(WHAT YOU HAVE TO DO):
Report every line in the listing below where the string "into" shows up.

(Items listed in a dataset):
------------------------------

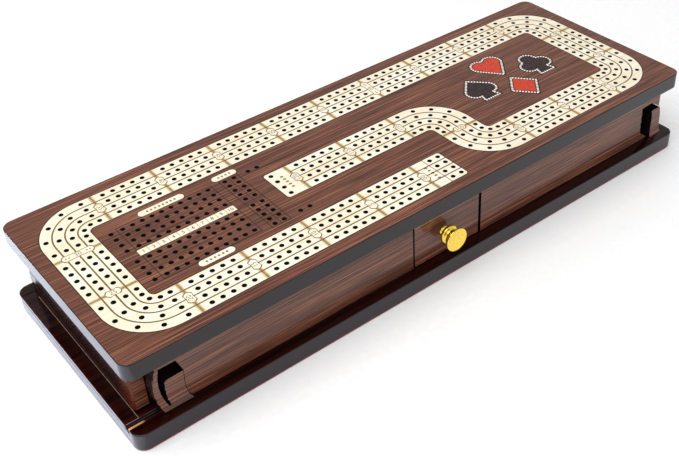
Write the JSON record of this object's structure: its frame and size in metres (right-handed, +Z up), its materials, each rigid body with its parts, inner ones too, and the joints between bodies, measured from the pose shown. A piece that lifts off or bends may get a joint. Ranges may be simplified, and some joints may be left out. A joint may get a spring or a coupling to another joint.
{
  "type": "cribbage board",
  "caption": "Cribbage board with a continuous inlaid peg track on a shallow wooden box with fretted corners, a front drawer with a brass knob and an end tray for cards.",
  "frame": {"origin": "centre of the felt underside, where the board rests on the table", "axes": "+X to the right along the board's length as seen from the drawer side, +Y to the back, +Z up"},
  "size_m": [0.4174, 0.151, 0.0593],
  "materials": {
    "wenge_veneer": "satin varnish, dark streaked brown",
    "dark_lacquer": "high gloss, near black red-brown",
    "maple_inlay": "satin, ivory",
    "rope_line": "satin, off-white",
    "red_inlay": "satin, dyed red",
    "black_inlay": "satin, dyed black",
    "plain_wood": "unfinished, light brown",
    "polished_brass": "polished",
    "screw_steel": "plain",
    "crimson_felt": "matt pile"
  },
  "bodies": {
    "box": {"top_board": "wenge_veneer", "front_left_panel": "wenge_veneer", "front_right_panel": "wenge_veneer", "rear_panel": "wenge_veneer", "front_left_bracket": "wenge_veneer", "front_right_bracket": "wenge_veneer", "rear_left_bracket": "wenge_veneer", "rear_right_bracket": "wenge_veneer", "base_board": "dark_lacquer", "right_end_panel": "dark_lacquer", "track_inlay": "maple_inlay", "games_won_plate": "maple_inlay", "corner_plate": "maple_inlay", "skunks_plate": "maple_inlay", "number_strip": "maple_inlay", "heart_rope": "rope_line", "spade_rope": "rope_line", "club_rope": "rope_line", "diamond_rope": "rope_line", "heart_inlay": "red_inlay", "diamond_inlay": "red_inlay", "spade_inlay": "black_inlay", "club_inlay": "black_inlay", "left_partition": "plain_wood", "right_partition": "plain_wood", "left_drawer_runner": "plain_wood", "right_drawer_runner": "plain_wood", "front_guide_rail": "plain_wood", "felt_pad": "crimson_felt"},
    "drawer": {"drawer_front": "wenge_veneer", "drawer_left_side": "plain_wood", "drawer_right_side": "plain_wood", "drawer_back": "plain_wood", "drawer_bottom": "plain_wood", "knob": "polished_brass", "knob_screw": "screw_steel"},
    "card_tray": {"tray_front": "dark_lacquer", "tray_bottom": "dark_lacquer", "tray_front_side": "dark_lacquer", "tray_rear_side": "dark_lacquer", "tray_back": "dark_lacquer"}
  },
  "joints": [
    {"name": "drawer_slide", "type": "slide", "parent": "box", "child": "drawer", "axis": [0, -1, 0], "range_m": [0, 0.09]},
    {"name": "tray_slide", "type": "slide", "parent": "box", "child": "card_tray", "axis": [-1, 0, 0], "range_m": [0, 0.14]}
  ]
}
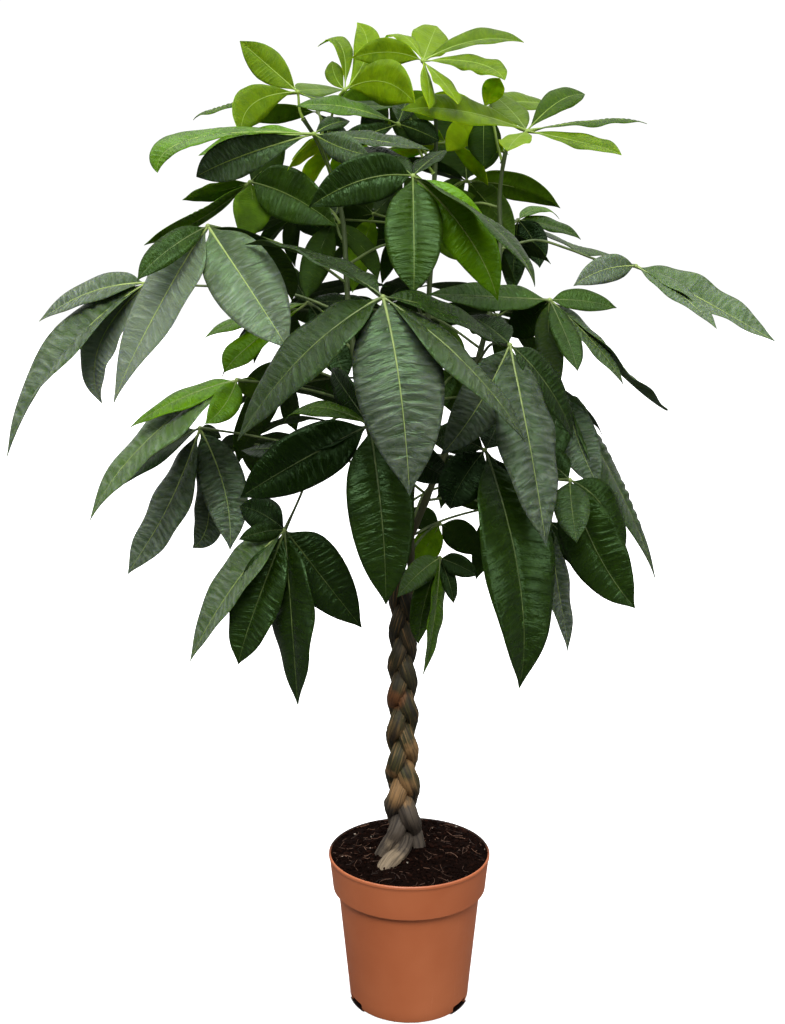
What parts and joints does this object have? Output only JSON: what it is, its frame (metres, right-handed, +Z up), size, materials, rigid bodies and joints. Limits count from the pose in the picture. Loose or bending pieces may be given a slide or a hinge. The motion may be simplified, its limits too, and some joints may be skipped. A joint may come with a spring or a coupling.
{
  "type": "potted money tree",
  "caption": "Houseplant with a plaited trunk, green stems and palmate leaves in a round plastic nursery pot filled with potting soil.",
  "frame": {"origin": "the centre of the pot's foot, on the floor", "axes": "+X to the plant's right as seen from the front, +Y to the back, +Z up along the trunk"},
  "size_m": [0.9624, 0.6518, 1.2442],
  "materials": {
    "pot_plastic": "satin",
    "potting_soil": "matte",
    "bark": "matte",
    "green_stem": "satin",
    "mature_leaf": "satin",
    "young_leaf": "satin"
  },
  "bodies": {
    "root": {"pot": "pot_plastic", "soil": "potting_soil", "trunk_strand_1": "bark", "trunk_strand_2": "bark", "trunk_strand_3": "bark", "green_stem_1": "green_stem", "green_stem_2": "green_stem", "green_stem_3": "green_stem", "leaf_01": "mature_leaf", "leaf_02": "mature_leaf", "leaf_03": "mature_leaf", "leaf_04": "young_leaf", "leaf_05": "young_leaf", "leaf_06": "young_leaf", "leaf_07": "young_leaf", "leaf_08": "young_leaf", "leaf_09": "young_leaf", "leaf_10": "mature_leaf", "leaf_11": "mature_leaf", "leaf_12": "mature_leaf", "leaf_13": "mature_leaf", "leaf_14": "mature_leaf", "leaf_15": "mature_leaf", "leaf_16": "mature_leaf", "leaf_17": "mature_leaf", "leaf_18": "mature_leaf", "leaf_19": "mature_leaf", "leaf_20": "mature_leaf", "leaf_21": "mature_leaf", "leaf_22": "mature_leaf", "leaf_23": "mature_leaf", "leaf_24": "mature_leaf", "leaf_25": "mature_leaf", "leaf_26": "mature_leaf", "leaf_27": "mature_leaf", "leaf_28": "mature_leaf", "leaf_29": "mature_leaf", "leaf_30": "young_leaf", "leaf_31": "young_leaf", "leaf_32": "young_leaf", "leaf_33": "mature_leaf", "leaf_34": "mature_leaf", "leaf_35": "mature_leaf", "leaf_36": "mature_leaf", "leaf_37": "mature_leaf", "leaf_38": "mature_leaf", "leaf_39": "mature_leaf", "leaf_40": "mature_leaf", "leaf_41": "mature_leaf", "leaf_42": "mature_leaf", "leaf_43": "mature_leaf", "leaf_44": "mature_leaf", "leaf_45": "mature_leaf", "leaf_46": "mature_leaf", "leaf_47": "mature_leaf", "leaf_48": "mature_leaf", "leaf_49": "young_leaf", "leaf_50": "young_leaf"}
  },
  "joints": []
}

------------------------------

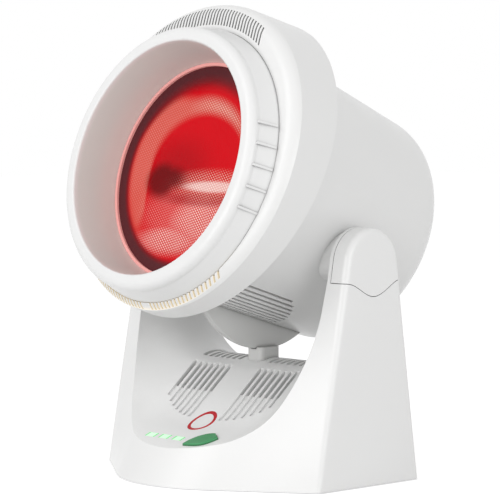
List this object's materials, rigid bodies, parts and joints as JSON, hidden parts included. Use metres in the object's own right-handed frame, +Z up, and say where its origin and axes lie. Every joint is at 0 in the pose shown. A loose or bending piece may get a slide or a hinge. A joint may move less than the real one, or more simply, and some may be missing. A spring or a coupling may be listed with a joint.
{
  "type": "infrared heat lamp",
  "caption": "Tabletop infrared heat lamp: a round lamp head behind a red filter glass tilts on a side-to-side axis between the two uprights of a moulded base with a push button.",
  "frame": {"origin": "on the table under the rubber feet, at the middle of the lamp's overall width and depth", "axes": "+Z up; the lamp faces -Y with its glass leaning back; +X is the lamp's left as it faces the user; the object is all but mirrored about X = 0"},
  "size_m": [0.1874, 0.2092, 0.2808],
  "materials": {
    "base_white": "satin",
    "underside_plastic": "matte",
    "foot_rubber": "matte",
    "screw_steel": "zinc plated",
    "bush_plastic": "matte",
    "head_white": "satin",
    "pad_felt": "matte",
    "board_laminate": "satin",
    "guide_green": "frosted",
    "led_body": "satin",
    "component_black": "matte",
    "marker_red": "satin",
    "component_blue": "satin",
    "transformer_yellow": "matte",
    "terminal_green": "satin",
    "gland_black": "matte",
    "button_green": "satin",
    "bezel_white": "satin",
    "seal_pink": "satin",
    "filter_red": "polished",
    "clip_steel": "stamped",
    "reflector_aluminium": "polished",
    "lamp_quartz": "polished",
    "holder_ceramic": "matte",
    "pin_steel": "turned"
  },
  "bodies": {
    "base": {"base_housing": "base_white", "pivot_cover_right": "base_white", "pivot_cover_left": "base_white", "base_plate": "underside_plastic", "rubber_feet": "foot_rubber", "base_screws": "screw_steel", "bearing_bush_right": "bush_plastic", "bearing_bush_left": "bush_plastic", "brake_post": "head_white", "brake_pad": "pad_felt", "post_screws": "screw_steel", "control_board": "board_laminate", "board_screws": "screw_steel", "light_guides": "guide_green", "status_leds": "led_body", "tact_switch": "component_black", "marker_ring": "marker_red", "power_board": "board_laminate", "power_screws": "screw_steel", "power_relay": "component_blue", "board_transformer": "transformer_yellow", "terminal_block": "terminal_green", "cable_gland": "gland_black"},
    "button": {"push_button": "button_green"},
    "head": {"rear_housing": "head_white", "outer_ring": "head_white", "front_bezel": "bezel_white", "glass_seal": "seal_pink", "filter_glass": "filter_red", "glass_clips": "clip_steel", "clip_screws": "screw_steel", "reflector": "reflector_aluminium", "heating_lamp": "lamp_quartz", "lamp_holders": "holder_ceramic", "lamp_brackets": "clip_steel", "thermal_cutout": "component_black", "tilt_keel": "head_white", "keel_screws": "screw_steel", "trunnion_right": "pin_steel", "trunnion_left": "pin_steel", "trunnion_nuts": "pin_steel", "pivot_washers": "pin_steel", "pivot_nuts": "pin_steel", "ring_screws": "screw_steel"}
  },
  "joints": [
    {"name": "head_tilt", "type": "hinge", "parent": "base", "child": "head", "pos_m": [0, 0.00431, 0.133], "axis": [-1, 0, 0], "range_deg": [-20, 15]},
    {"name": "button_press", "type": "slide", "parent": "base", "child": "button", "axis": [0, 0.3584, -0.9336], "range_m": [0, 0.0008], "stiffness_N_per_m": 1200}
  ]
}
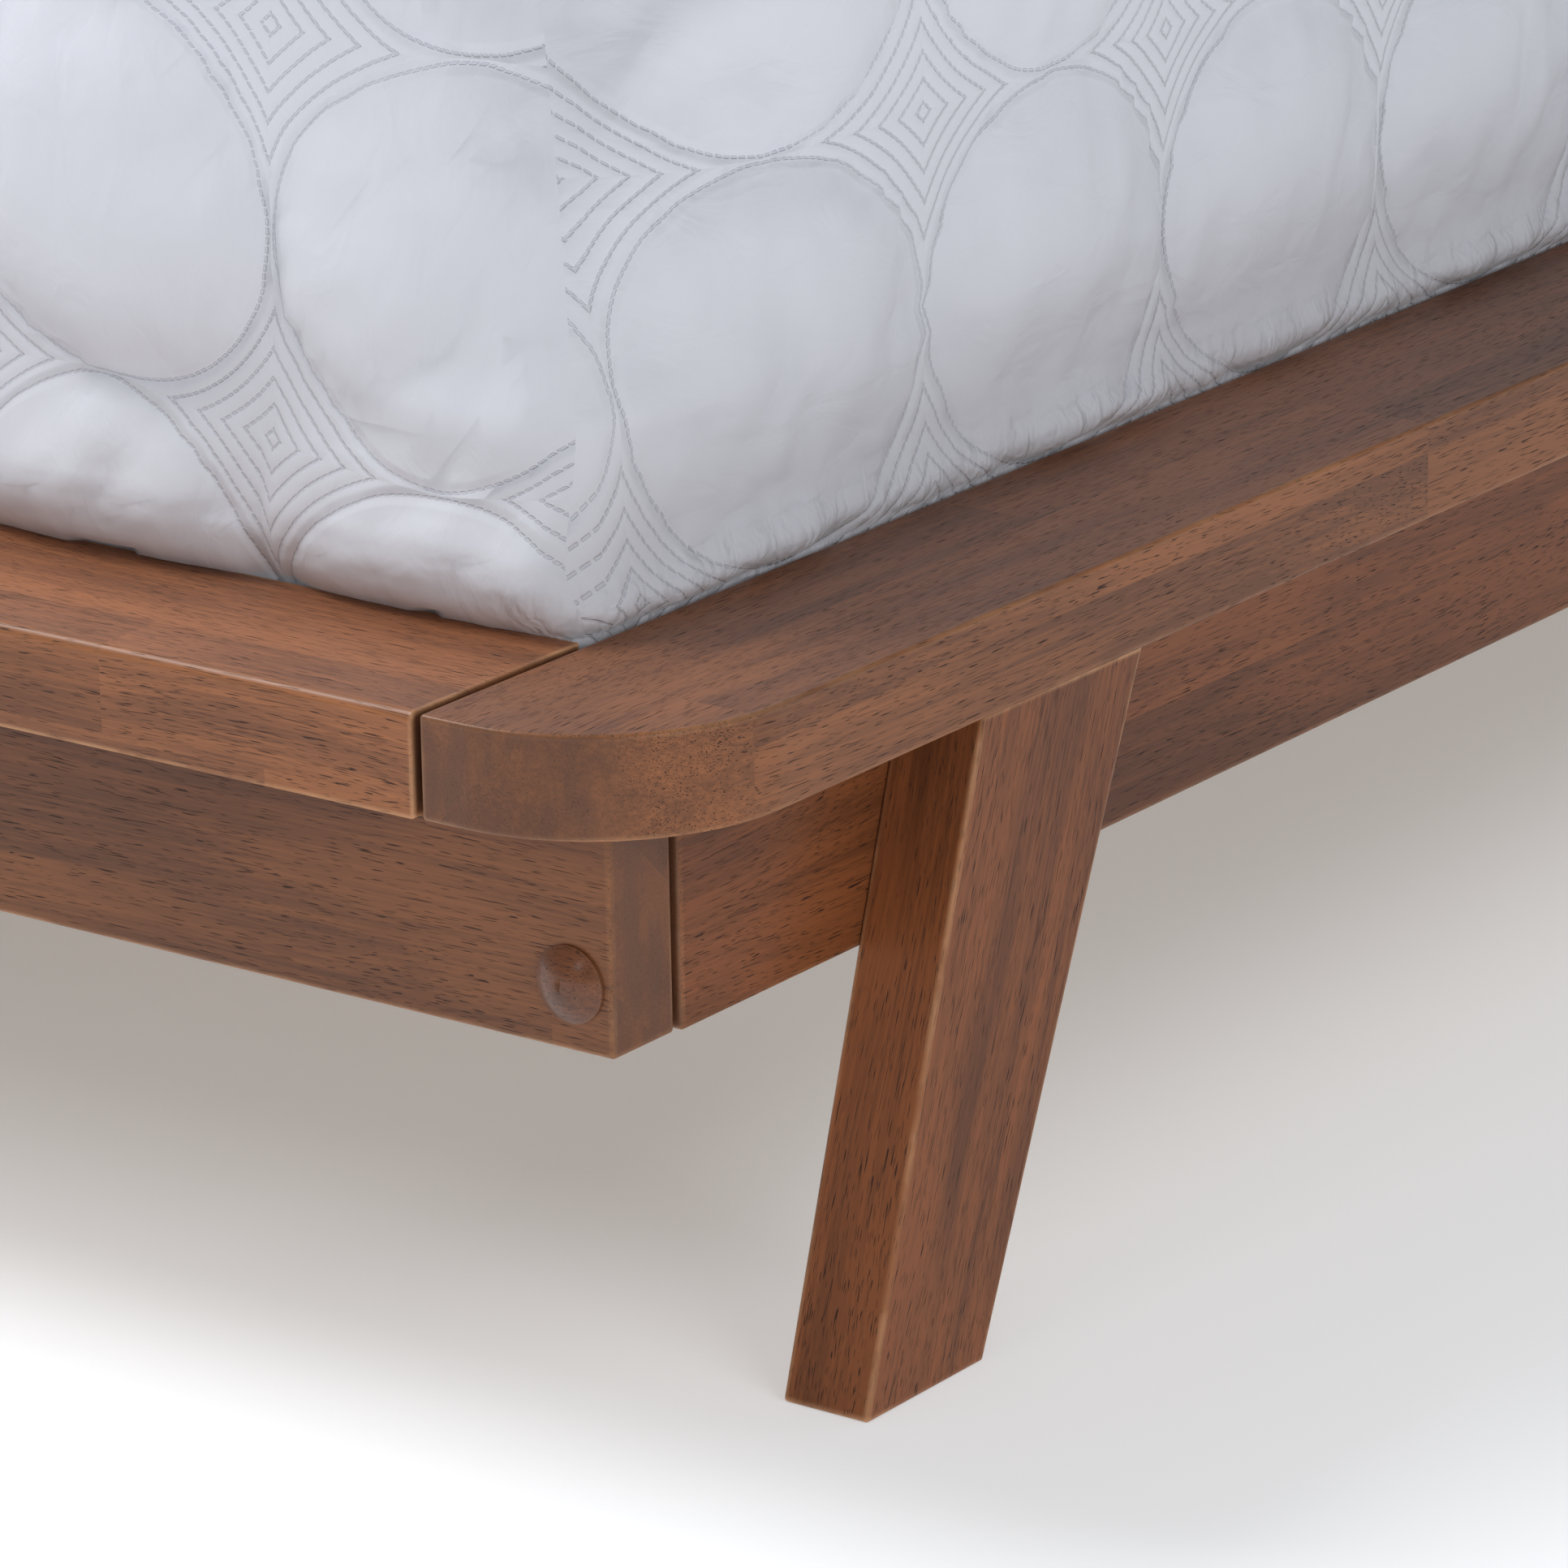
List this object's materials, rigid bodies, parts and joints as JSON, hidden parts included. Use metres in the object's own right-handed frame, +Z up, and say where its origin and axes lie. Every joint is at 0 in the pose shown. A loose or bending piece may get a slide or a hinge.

------------------------------

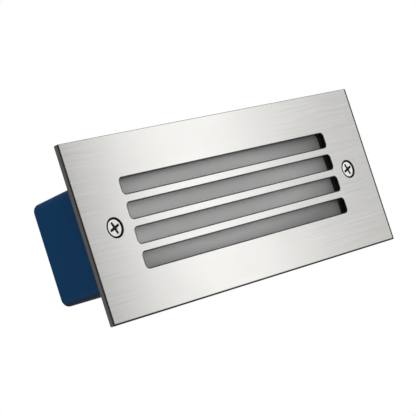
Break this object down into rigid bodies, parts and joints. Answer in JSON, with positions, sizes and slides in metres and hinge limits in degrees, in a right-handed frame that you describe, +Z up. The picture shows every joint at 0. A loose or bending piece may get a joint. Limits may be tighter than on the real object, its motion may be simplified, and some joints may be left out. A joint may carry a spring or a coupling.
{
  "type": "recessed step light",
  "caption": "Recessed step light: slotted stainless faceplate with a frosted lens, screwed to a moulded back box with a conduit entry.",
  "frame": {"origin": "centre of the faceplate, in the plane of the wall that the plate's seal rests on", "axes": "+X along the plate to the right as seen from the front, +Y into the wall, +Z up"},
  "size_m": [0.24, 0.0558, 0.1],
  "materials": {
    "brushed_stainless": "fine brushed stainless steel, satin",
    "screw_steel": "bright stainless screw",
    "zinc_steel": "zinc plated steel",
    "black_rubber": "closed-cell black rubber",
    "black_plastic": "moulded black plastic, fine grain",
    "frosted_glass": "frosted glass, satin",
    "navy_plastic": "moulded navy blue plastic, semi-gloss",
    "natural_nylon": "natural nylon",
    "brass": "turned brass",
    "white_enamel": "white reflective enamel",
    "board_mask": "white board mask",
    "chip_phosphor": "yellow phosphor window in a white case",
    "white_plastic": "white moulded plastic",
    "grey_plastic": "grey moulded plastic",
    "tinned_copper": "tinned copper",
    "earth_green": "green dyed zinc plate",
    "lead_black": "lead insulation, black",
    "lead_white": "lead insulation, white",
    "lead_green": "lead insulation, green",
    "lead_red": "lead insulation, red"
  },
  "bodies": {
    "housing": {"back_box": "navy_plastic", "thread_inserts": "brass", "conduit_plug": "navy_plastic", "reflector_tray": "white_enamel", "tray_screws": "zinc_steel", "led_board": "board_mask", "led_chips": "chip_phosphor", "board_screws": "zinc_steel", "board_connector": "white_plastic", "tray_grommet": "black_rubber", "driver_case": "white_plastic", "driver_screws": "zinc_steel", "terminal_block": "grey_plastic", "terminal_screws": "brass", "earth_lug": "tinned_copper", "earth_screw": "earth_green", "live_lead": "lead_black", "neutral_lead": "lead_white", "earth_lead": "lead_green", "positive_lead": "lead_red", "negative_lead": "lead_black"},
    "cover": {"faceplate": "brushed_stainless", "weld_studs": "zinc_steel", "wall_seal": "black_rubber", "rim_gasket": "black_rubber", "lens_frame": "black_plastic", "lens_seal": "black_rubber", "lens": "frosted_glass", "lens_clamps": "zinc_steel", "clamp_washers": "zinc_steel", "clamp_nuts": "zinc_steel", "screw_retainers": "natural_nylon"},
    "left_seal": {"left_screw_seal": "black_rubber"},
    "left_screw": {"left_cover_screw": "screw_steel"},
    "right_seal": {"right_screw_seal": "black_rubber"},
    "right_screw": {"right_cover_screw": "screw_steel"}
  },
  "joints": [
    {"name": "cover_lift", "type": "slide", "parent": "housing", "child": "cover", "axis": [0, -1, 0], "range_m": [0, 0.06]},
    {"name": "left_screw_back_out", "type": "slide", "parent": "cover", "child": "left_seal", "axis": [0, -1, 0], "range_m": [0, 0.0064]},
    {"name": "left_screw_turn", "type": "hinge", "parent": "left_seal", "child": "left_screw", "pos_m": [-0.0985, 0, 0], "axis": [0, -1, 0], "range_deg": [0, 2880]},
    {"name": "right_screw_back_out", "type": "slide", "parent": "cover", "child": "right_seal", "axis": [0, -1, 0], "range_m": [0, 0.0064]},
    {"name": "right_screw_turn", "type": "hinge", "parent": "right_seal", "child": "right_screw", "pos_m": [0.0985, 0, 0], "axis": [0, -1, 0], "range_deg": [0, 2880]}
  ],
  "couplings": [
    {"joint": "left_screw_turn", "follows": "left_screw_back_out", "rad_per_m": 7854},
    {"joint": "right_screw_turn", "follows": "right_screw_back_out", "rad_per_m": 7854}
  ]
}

------------------------------

(COMPLETED EXERCISE):
Break this object down into rigid bodies, parts and joints. Answer in JSON, with positions, sizes and slides in metres and hinge limits in degrees, in a right-handed frame that you describe, +Z up. The picture shows every joint at 0. A loose or bending piece may get a joint. Limits may be tighter than on the real object, its motion may be simplified, and some joints may be left out. A joint may carry a spring or a coupling.
  "frame": {"origin": "centre of the faceplate, in the plane of the wall that the plate's seal rests on", "axes": "+X along the plate to the right as seen from the front, +Y into the wall, +Z up"},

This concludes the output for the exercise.